SQL and Data Manipulation
This is the bread and butter of the role. You will be asked to write complex queries to solve business problems.
- What to expect: Questions often involve window functions (
RANK,LEAD,LAG), complex joins (self-joins, cross-joins), and aggregations. You might be asked to calculate metrics like "cancellation rate by city" or "moving average of driver earnings." - Strong performance: Writing syntactically correct SQL on the first try, considering query performance on large tables, and handling NULLs or duplicate data gracefully.
Algorithmic Coding (Python)
Unlike pure software engineering roles that focus heavily on abstract graph algorithms, Data Engineering coding rounds focus on data structures and manipulation.

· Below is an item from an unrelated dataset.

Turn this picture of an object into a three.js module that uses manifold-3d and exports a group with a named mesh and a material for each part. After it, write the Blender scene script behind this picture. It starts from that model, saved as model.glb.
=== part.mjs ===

- What to expect: You will likely face 1–2 medium-to-hard problems. Common themes include string manipulation, using dictionaries/hash maps to aggregate data, and parsing complex file formats.
- Strong performance: validating inputs, choosing the right data structure for time complexity, and writing modular, readable code.
- Example scenario: "Given a stream of ride timestamps, identify peak usage intervals."
Data Modeling & Architecture
This round tests your ability to design the blueprint for data systems.
- What to expect: You may be asked to design a data warehouse schema for a specific Lyft feature (e.g., Lyft Line or Driver Pay). You will need to define fact and dimension tables, handle slowly changing dimensions, and ensure data integrity.
- Strong performance: Justifying why you chose a Star schema over a Snowflake schema, explaining how you handle late-arriving data, and discussing normalization vs. denormalization trade-offs.
System Design
This is often the differentiator for senior candidates.
- What to expect: Designing end-to-end data platforms. Topics include ingestion (Kafka/Kinesis), processing (Spark/Flink), storage (S3/HDFS/Data Lakes), and serving (Key-Value stores/Warehouses).
- Strong performance: discussing scalability, fault tolerance, and monitoring. You should be able to sketch out how a pipeline handles a spike in traffic (e.g., New Year's Eve) without crashing.